AirBuddy has a simple, but robust design. It will last for a long time if you look after it properly - rinse in fresh water, store in a dry place without direct sunlight, keep the battery recharged, etc. But one day, some parts may get damaged, lost or worn out, so we will provide the option to order spare parts. Many of the parts can be easily replaced by the user without any tools; although, some will require a little knowledge and the use of a few standard tools. All in all, we believe repairing AirBuddy is easier than repairing a bicycle. Unfortunately, we are not in a position at the moment to establish our own network of service centres, but are more than happy to provide instructions, training and parts to any existing service centres, dive shops and alike if they wish to service AirBuddy. Of course, there is always the option to send your AirBuddy to us and we will repair it for you.

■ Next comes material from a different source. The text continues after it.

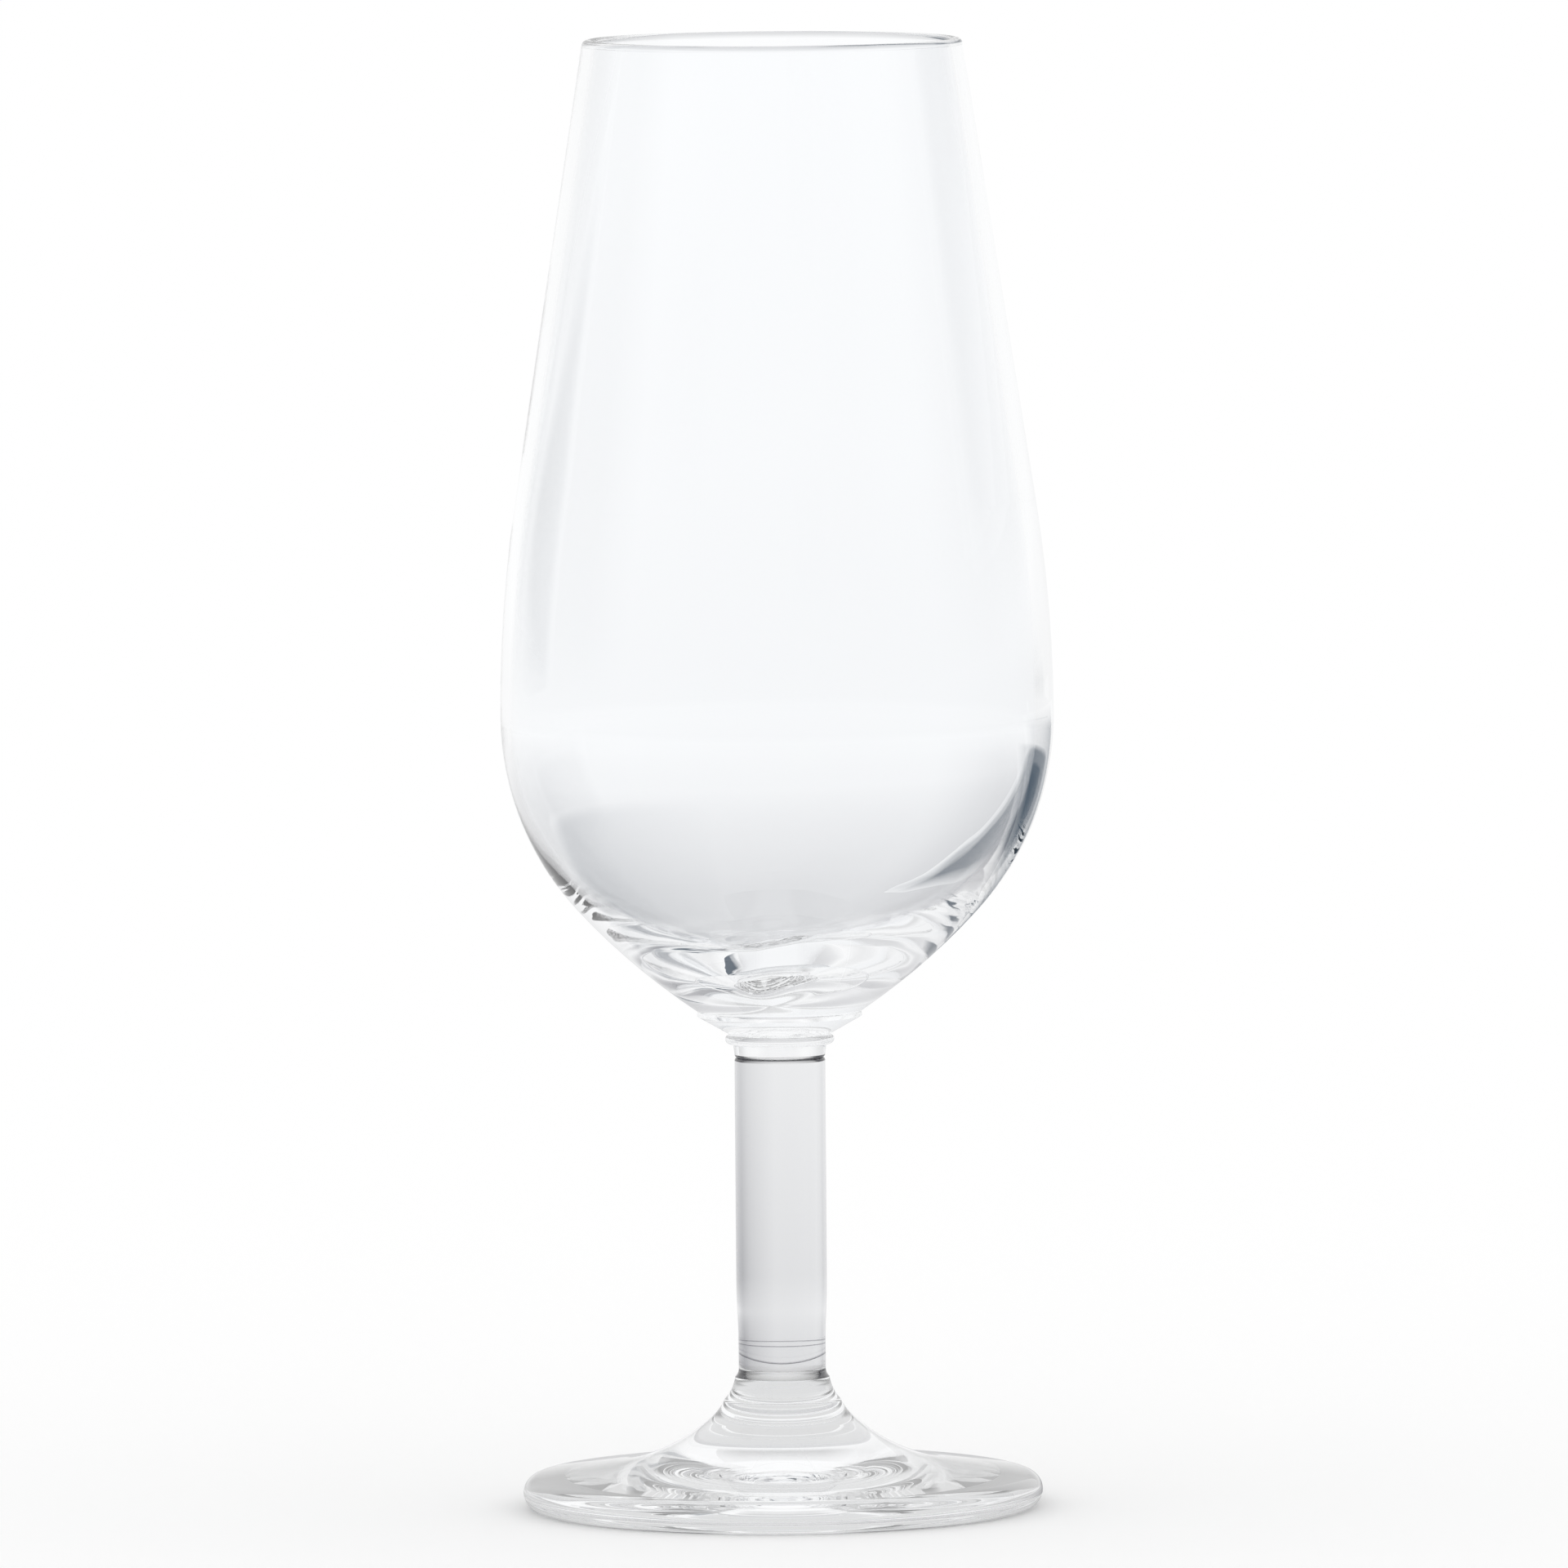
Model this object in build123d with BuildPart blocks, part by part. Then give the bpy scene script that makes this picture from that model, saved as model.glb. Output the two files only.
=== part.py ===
from build123d import *
import os

# A stemmed sherry glass, in millimetres, standing on the XY plane with its axis on Z.
# Four pieces of clear glass are welded hot, one on top of the other: foot, stem, collar, bowl.
# Each piece is a turned form: half of its cross-section, swept once round the axis.

# Foot: a pressed disc with a round edge, drawn up in ring bands to a short post
foot_diameter = 49.5
foot_edge_thickness = 3.2
foot_contact_width = 2.4
foot_hollow_depth = 1.4
foot_top_fall = 8.0  # degrees that the disc slopes down towards its edge
flare_height = 12.5
flare_top_diameter = 9.0
crease_height = 0.8
post_height = 15.8

# Stem: a drawn rod, slimmer where it was heated for its lower weld
stem_diameter = 8.65
stem_waist_diameter = 8.3
stem_waist_length = 6.0
stem_length = 27.25
weld_dome_depth = 2.0
weld_edge_radius = 0.3

# Collar: the stepped button between stem and bowl
collar_height = 4.45
collar_neck_diameter = 8.9
collar_neck_height = 1.3
collar_bead_diameter = 10.4
collar_bead_height = 0.9
collar_lip_height = 0.5
collar_lip_radius = 0.2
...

+ Do I need a dive training?
Absolutely yes! But "having the plastic card" is no guarantee for your comfort or safety. You really need to understand it. Use all the means available to you, including a training course, a book, an experienced friend and online resources to learn and understand the diving theory and develop and frequently refresh the required diving skills. Please remember, there is no harm in practicing your first few dives with AirBuddy in waist level water. Why not start in 1m depth and then go to 2m, 3m, ...5m, ...10m or even deeper as you gain more confidence? It's about you and your safety! Please dive responsibly.
+ Is diving with AirBuddy safe?
No matter what sport you do, whether you play soccer, ride a bicycle, swim or ski, there are always some risks involved. The most important thing for your safety is that you always understand the theory and obey the safety rules. Diving is no different. Please use all means to learn, practice and acquire the required skills. Dive responsibly, know your limits and never go to a depth you don't feel comfortable to ascend from without any air supply. Wear a small redundant system, such as the Spare-Air. Some of the active and passive safety features are:
- removable magnetic switch to ensure that only you (the diver) can switch AirBuddy off
- low battery alarm to inform you of depleting battery
- large 16L air reservoir to provide a few breaths in case of an emergency, enabling you to safely return back to the surface
- visible float and diving flag to mark your position to boats, fishermen, etc.
- limited depth by the length of the supply hose
- precise design and robust construction
+ Do I have to be careful about decompression sickness (bends)?
With AirBuddy, you dive deep enough to explore the beauty of marine life, but not deep enough to run a high risk of decompression sickness, also known as "bends". This is how it works: You breathe compressed air when diving. Breathing air that is "thicker" means that your body tissue absorbs more nitrogen compared to when you are on the surface. How fast and how much nitrogen your body absorbs depends upon the depth and dive time. The deeper and longer you stay, the higher the amount of nitrogen is accumulated in your body tissue. PADI recreational dive planner suggests that you can dive up to 2 times with AirBuddy (55min at 12m) and still be able to return directly to the surface without making any decompression stops. As a precaution, we recommend making a safety stop (3 min at 5m) at the end of every dive or plan your dive profile so that you finish diving in shallow water. You shall not exceed the maximum ascent rate of 18m/ 60ft per minute recommended by PADI (i.e. 10 sec from 3m depth, 20 sec from 6m depth, 30 sec from 9m depth, 40 sec from 12m depth).